Some years ago Main Street was declared dead, but those doomsayers need to visit New Jersey. From north to south, in all the 21 counties, Main Street is flourishing. I've visited Main Streets in 178 cities, in 14 countries, and counting. What I learned is that WE and Main Street are intertwined and interdependent. Our lives are linked in an infinite number of ways.
Sunday, September 14, 2014
People Matter
People Matter: The Human Impacts of Planned Development, a global symposium held at MIT this weekend, was a welcome conversation held on the 50th anniversary of the publication of Marc Fried's landmark paper, "Grieving for a lost home." Fried's paper had a major influence on my work. It was the basis for my argument that place attachment was a fundamental psychological process linking people to their near environment, and that the disruption of that connection could lead to the psychiatric illness, nostalgia. The fifty years of work since Fried and others demonstrated that people suffer when they lose their homes has brought extensive corroboration of those observations, but no let-up in the pace of displacement, and all the psychiatric and medical complications that follow.
This has serious implications for the future. The UN predicts that we will build 900 billion square feet in the next 15 years. As Don Chen of the Ford Foundation put it, 60% of the built environment we will have in 2030 has not yet been built. That building will move people one way or another. We urgently need this discussion of the implications for human communities, which are fragile and do not tolerate moving very well. It's all well and good to proclaim that people are "resilient," but in fact, they really prosper in communities that are swathed in generations of connection to the land. Generations means decades -- time -- in place. That can't be bought or manufactured -- it has to be lived, together with other people, and in light of the intricacies and particularities of place.
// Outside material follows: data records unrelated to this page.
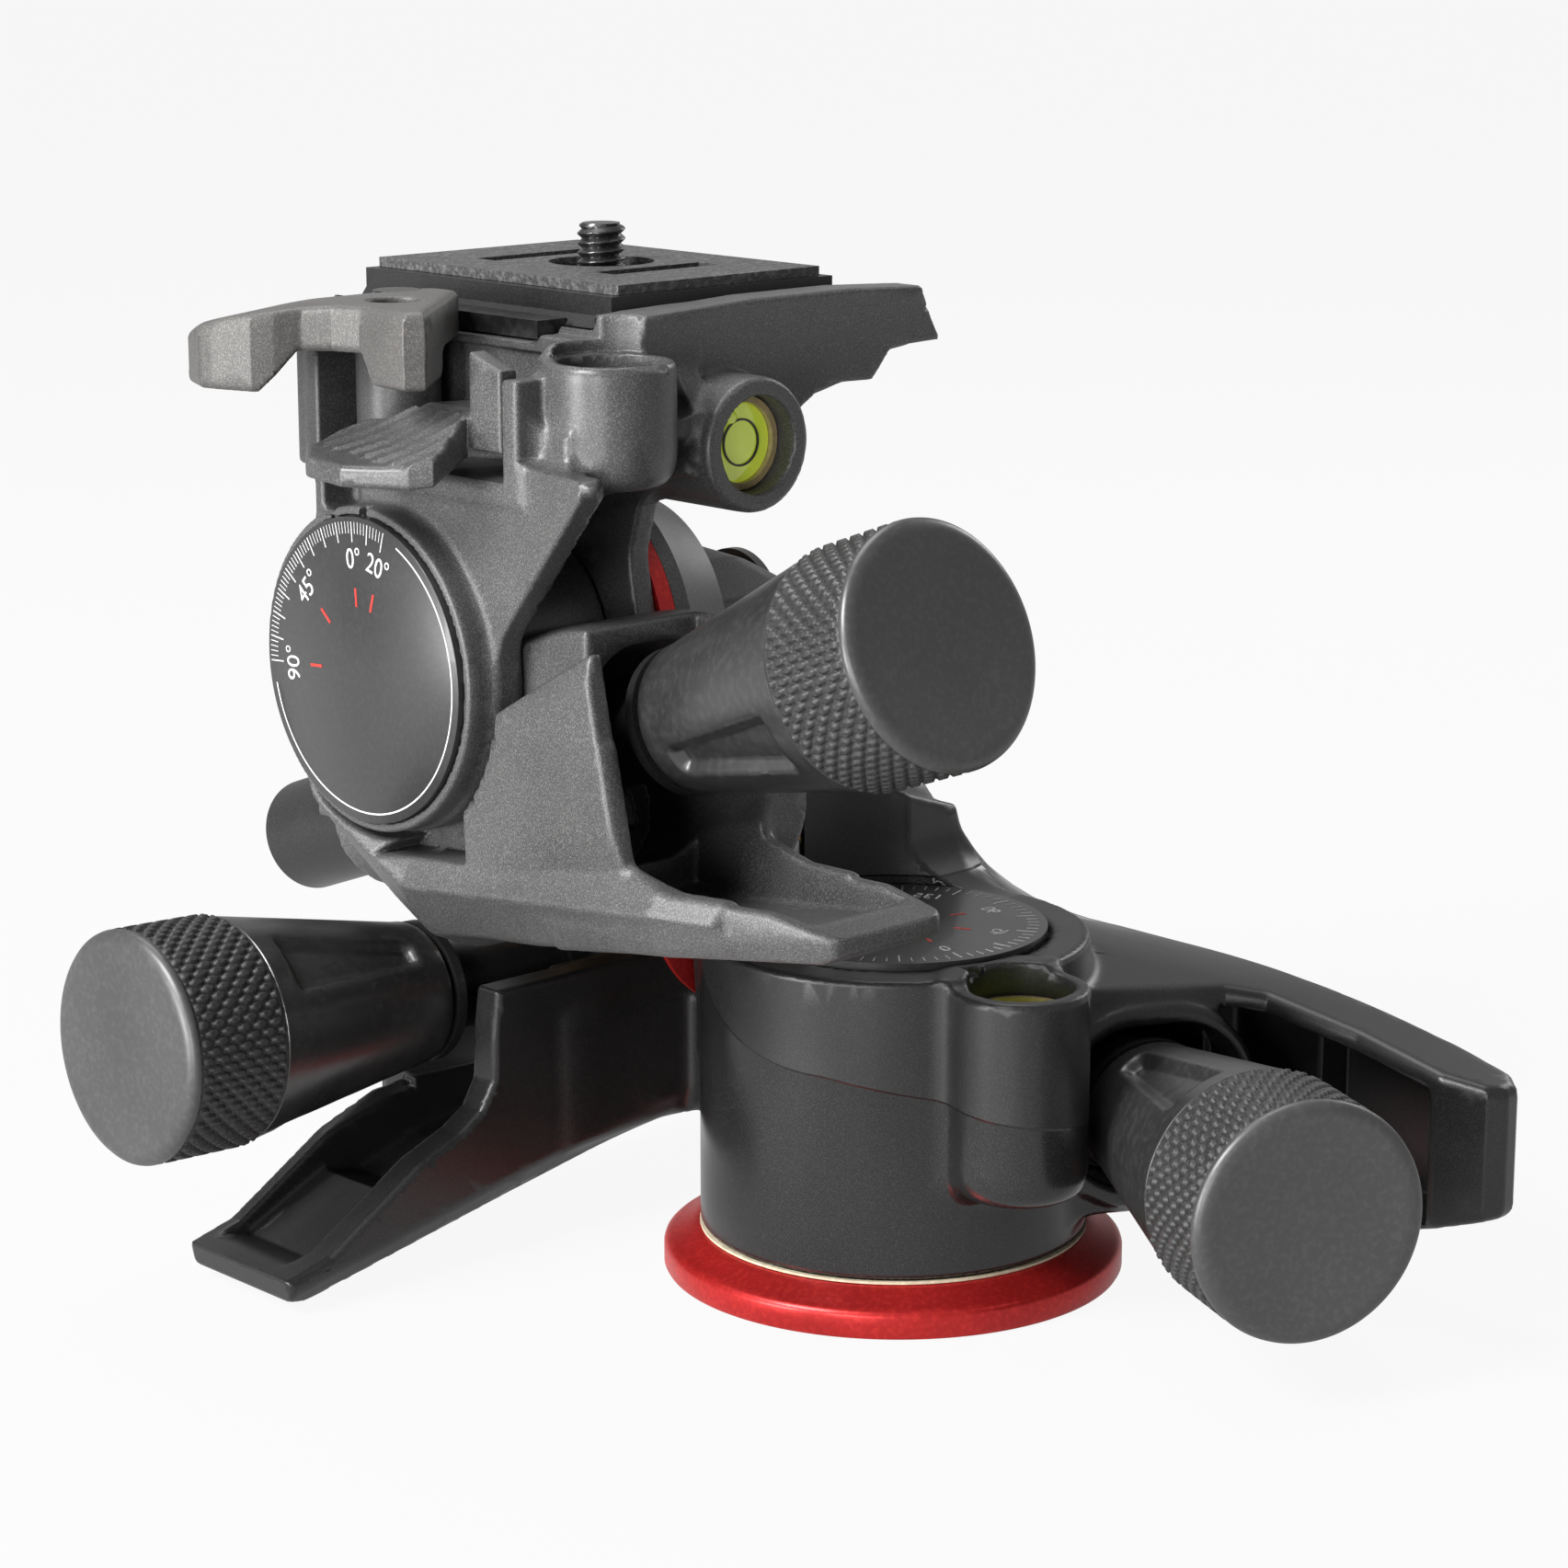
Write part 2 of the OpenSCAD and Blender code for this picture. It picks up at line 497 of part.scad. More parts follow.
// ================= camera plate =================
module camera_plate() color("dimgray") difference() {
    slab_y(py - plate_l / 2, py + plate_l / 2) polygon([[px - plate_w / 2 - 2.2, 121.1],
            [px + plate_w / 2 + 2.1, 121.1], [px + plate_w / 2, 123.9], [px + plate_w / 2, 126.4],
            [px - plate_w / 2, 126.4], [px - plate_w / 2, 123.9]]);
    translate([cx, cy, 0]) rod_z(118, 130, 3.4);
    translate([cx, cy, 0]) rod_z(118, 123.9, 10.2);
    // slots each side of the screw
    for (s = [-1, 1]) translate([px - 9, py + s * 12 - 2, 118]) cube([18, 4, 20]);
}
module plate_pad() color("#222222") difference() {
    translate([px - plate_w / 2 + 1.7, py - plate_l / 2 + 0.7, 126.45])
        cube([plate_w - 3.4, plate_l - 1.4, 1.25]);
    translate([cx, cy, 0]) rod_z(118, 130, 7);
    for (s = [-1, 1]) translate([px - 9, py + s * 12 - 2, 118]) cube([18, 4, 20]);
}
module camera_screw() color("#333333") translate([cx, cy, 0]) union() {
    rod_z(123, 126.4, 2.6);
    rod_z(126.3, 132.8, 3.175);
    rod_z(120.6, 123.6, 7.5);
}
module d_ring() color("silver") translate([cx, cy, 0]) difference() {
    rod_z(119, 120.4, 9.6);
    rod_z(118, 121, 7.4);
}

base_flange();
thread_bush();
pan_post();
pan_wheel();
pan_dial();
dial_screw();
seal_ring();
pan_bush();
pan_housing();
rear_bracket();
pan_level();
lateral_bush_front();
lateral_bush_rear();
carrier_pin_b();
carrier_pin_c();
spring_b();
spring_c();
carrier_c();
worm_c();
knob_c();
grip_c();
cap_c();
carrier_b();
worm_b();
knob_b();
grip_b();
cap_b();
tilt_body();
front_dial();
lateral_shaft();
lateral_wheel();
lateral_ring();
rear_cover();
front_bush();
outer_cap();
carrier_pin_a();
spring_a();
carrier_a();
worm_a();
knob_a();
grip_a();
cap_a();
platform_body();
front_shaft();
front_wheel();
front_ring();
end_cap();
platform_level();
quick_lever();
quick_pin();
lock_lever();
lock_pin();
clamp_jaw();
camera_plate();
plate_pad();
camera_screw();
d_ring();
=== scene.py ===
# %% [markdown]
# # A geared tripod head
# Three squeeze-release knobs drive a pan, a lateral tilt and a front tilt. The moulded bodies are modelled
# here as distance fields: a formula gives how far any point is from the surface, and the surface is where it
# is zero. Lengths inside the fields are in millimetres; every mesh is written in metres.
# %%
import json
import math
import bmesh
import bpy
import numpy as np
import openvdb
from mathutils import Matrix, Vector


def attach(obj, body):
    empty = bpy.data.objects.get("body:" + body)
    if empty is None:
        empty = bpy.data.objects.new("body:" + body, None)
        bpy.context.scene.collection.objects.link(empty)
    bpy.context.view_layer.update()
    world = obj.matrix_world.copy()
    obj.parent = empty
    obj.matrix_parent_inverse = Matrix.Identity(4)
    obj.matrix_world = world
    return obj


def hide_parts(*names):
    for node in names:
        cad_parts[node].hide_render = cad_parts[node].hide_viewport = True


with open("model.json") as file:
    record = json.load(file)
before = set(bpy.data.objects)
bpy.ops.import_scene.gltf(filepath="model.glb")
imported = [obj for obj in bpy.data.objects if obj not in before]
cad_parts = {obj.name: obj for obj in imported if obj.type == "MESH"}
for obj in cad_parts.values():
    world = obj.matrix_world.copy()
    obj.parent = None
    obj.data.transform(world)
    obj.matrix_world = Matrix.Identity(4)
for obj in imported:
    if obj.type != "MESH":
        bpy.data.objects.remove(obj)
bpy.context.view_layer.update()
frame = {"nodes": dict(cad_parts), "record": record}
MM = 0.001
COARSE = 1.0

# %% [markdown]
# ## The three axes and the three worm units
# The pan axis is Z. The front tilt turns about X and the lateral tilt about Y. The dial, the panel round it,
# the levels, the accessory socket, the camera screw and the two levers' pins are placed here, because
# several pieces share them. Each worm unit has a frame of its own: its third axis points out to the knob,
# its second towards the wheel.
# %%
TILT_Y, TILT_Z = 45.0, 79.3
LAT_X, LAT_Z = -2.0, 48.4
DIAL_X = -50.7
PANEL_X, INNER_X = -46.4, -22.5
LEVEL_X, LEVEL_Y = -5.5, -27.6
SOCKET_X, SOCKET_Y, SOCKET_TOP = -34.4, 15.2, 120.1
TUBE_X, TUBE_Z = -14.2, 108.1
SCREW_X, SCREW_Y = -7.0, 48.5
QUICK_X, QUICK_Y = -39.5, 50.5
LOCK_X, LOCK_Y = -38.0, 28.0


def unit_frame(foot, out, towards):
    """Origin and the rows (x, y, z) of a worm unit's frame, x = towards × out."""
    out, towards = np.array(out, float), np.array(towards, float)
    return np.array(foot, float), np.array([np.cross(towards, out), towards, out])


def slanted(angle):
    """(cos, sin) of an angle in degrees."""
    return math.cos(math.radians(angle)), math.sin(math.radians(angle))


CA, SA = slanted(20)
CB, SB = slanted(2)
CC, SC = slanted(24)
UNIT = {
    "a": unit_frame((-31, TILT_Y - 16.5 * SA, TILT_Z - 16.5 * CA), (0, -CA, SA), (0, SA, CA)),
    "b": unit_frame((LAT_X - 16.5 * SB, 52, LAT_Z - 16.5 * CB), (-CB, 0, SB), (SB, 0, CB)),
    "c": unit_frame((27 * CC, -27 * SC, 23.8), (-SC, -CC, 0), (-CC, SC, 0)),
}
REACH = {"a": 83.5, "b": 81.5, "c": 66.9}
KNOB_LENGTH = 45.5
PIVOT = 20.0


def local(p, unit):
    """Coordinates of p in a unit's frame; a zero direction cosine keeps the arrays thin."""
    foot, rows = UNIT[unit]
    q = [p[i] - foot[i] for i in range(3)]
    return tuple(sum(float(r[i]) * q[i] for i in range(3) if abs(r[i]) > 1e-9) for r in rows)


# %% [markdown]
# ## Distance fields
# Each shape returns a signed distance, negative inside. Unions and cuts are blended with a quadratic, which
# leaves a fillet about as wide as `k`.
# %%
def join(a, b, k=0.0):
    """Smaller of a and b, less h²k/4 where they differ by under k, h = 1 - |a-b|/k."""
    if k <= 0:
        return np.minimum(a, b)
    h = np.maximum(k - np.abs(a - b), 0) / k
    return np.minimum(a, b) - h * h * (k / 4)


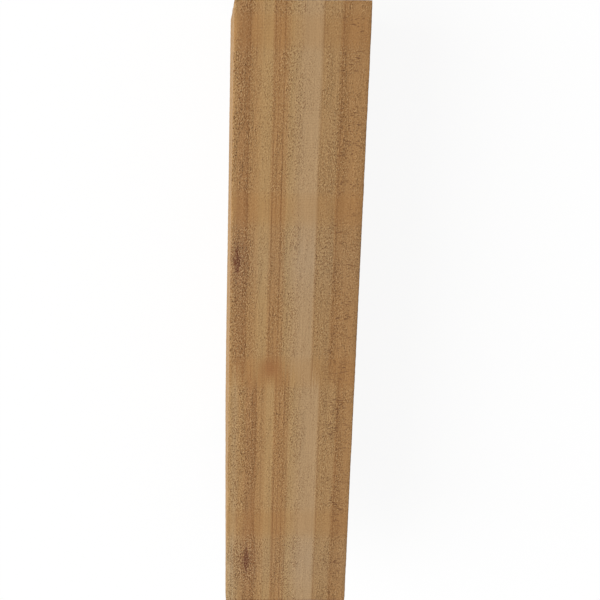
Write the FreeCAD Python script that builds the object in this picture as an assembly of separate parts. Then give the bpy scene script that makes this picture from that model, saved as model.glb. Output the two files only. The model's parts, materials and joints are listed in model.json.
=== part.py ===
"""Knee brace: one rough-sawn square timber, cut to stiffen the corner of a post and a beam.

Both ends are mitred, so that seen from the side the brace is a trapezoid. In use it leans
from the post up to the beam: the beam seat is level, the post seat is plumb, and the long
face looks down and out of the corner. Here the brace lies as it would on a level floor, on
its short face with the long face up.

Frame, in millimetres: X runs along the timber from the nose, at the beam, to the foot, at the
post. Y runs across it and Z is up. The origin is on the short face, midway between the nose
and the foot and at the middle of the width.
"""

import FreeCAD
import Part

import math
import os

INCH = 25.4

# Driving dimensions
timber_width = 6 * INCH  # across the brace, along Y
timber_depth = 6 * INCH  # from the short face to the long face, along Z
brace_rise = 28 * INCH  # plumb height in use, from the beam seat to the foot
brace_run = 20 * INCH  # level reach in use, from the post seat to the nose
arris_radius = 1.5  # the small round left along the sawn timber's four long edges

# Worked out from them
long_face_length = math.hypot(brace_rise, brace_run)
beam_cut_setback = timber_depth * brace_run / brace_rise  # how far the beam seat leans back in
post_cut_setback = timber_depth * brace_rise / brace_run  # how far the post seat leans back in
nose_x = -long_face_length / 2
foot_x = long_face_length / 2
overcut = 50.0  # how far the blank and the cutting tools run past the brace


def timber_section(x):
    """The timber's square section with its four small rounds, as a face square to X at x."""
    half = timber_width / 2
    r = arris_radius
    bulge = r * (1 - math.sqrt(0.5))  # from a corner's two flats to the middle of its round

    def at(y, z):
        return FreeCAD.Vector(x, y, z)

    flats = [
        (at(-half + r, 0), at(half - r, 0)),
        (at(half, r), at(half, timber_depth - r)),
        (at(half - r, timber_depth), at(-half + r, timber_depth)),
        (at(-half, timber_depth - r), at(-half, r)),
    ]
    round_middles = [
        at(half - bulge, bulge),
        at(half - bulge, timber_depth - bulge),
        at(-half + bulge, timber_depth - bulge),
        at(-half + bulge, bulge),
    ]
    edges = []
    for i, (start, end) in enumerate(flats):
        next_start = flats[(i + 1) % len(flats)][0]
        edges.append(Part.LineSegment(start, end).toShape())
        edges.append(Part.Arc(end, round_middles[i], next_start).toShape())
    return Part.Face(Part.Wire(edges))


def sawn_blank():
    """The timber before its ends are cut, a little too long at both ends."""
    length = long_face_length + 2 * overcut
    return timber_section(nose_x - overcut).extrude(FreeCAD.Vector(length, 0, 0))


def end_waste(tip_x, setback, outward):
    """The wood sawn off beyond one end. The cut passes through the tip of the long face and
    leans back by setback at the short face. outward is -1 at the nose and 1 at the foot."""
    lean = setback / timber_depth
    top = timber_depth + overcut
    bottom = -overcut
    far_x = tip_x + outward * (2 * overcut + lean * overcut)

    def cut_x(z):
        return tip_x - outward * lean * (timber_depth - z)

    corners = [(cut_x(bottom), bottom), (cut_x(top), top), (far_x, top), (far_x, bottom)]
    side_y = timber_width / 2 + overcut
    outline = Part.makePolygon([FreeCAD.Vector(x, -side_y, z) for x, z in corners + corners[:1]])
    return Part.Face(outline).extrude(FreeCAD.Vector(0, 2 * side_y, 0))


def knee_brace():
    """The finished brace: the blank with its beam seat and its post seat cut."""
    blank = sawn_blank()
    beam_cut = end_waste(nose_x, beam_cut_setback, -1)
    post_cut = end_waste(foot_x, post_cut_setback, 1)
    return blank.cut(beam_cut).cut(post_cut).Solids[0]


os.makedirs("parts", exist_ok=True)
brace = knee_brace()
brace.exportStep("parts/knee_brace.step")

print(f"long face {long_face_length:.1f} mm, beam seat {math.hypot(timber_depth, beam_cut_setback):.1f} mm")
print(f"post seat {math.hypot(timber_depth, post_cut_setback):.1f} mm, volume {brace.Volume / 1e6:.2f} litres")
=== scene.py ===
import json
import math
from types import SimpleNamespace

import bmesh
import bpy
from mathutils import Matrix, Vector, noise


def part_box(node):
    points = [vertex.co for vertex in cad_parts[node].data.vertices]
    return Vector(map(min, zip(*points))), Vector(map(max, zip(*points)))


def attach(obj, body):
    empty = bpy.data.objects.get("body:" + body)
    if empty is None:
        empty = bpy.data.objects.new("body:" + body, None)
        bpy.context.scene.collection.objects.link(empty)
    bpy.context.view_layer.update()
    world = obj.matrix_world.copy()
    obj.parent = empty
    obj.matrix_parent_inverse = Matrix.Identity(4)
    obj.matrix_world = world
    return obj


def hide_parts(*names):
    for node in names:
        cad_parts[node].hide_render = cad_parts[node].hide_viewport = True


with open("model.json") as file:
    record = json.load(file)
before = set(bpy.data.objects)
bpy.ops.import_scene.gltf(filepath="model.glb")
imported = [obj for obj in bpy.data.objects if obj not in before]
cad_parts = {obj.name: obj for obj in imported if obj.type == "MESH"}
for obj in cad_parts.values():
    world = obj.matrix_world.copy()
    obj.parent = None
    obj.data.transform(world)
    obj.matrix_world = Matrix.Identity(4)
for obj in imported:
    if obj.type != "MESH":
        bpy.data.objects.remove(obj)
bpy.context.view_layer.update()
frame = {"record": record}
mounts = {mount["name"]: mount for mount in frame["record"]["mounts"]}

timber = {
    "node": "knee_brace",
    "body": "root",
    "slot": "sawn_cedar",
    "edgeRows": (0.0006, 0.0015),  # rows of faces close to every arris, in metres from it
    "rowsAlong": 316,
    "rowsAcross": 65,
    "rowsDeep": 60,
    "arrisRound": 0.0030,  # reach of the blend over an arris, a quarter of it is lost at the corner
    "arrisWear": 0.45,  # how much that reach varies along the arris
}

# heights in metres of what the saw and the growth rings left on the sawn faces
sawn = {
    "sway": 0.00035,
    "ridges": 0.00016,
    "fineRidges": 0.00010,
    "chatter": 0.00013,
    "chatterOnLong": 0.00007,
    "chatterEvery": 0.0105,
    "chatterLean": 0.07,
    "endRings": 0.00008,
}

# noises drawn out along the grain: metres along it, metres across it, and a seed
sawnStreaks = {
    "sway": (0.22, 0.07, 3),
    "ridges": (0.16, 0.0042, 11),
    "fineRidges": (0.07, 0.0023, 17),
    "chatterPhase": (0.06, 0.2, 29),
    "chatterShow": (0.09, 0.05, 37),
}

# where the tree's heart lay, in millimetres, seen along the timber
heart = {
    "fromLeft": 120,  # out beyond the left side face
    "height": 60,  # above the short face
    "wander": 34,  # how far the rings stray below the long face
    "ringWidth": 3.8,
    "fineRingWidth": 1.35,
}

# small knots: distance from the nose along the long face and from its left arris, in millimetres
knots = [
    {"along": 348, "across": 7.8, "core": 2.9},
    {"along": 806, "across": 25.5, "core": 2.5},
]
knotHeight = {"proud": 0.00035, "proudReach": (15, 4), "dish": 0.0002, "dishReach": (34, 11)}

low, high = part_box(timber["node"])
noseX, footX = low.x, high.x
leftY, rightY = low.y, high.y
floorZ, longZ = low.z, high.z
timberDepth = 1000 * (longZ - floorZ)  # in millimetres


def plane(mountName):
    mount = mounts[mountName]
    return Vector(mount["pos_m"]), Vector(mount["axis"])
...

Given such massive shifts as global warming and massive construction, we need an equally massive interdisciplinary conversation, based on a real respect for ecology. Dr. Martin Luther King Jr. taught us about the "interrelated nature of reality" which means that "I can't be what I ought to be unless you are what you ought to be." We have a lot of homework to do to really master this lesson and to bring every profession, every religion, every community, every person into this ecological conversation for the 21st century.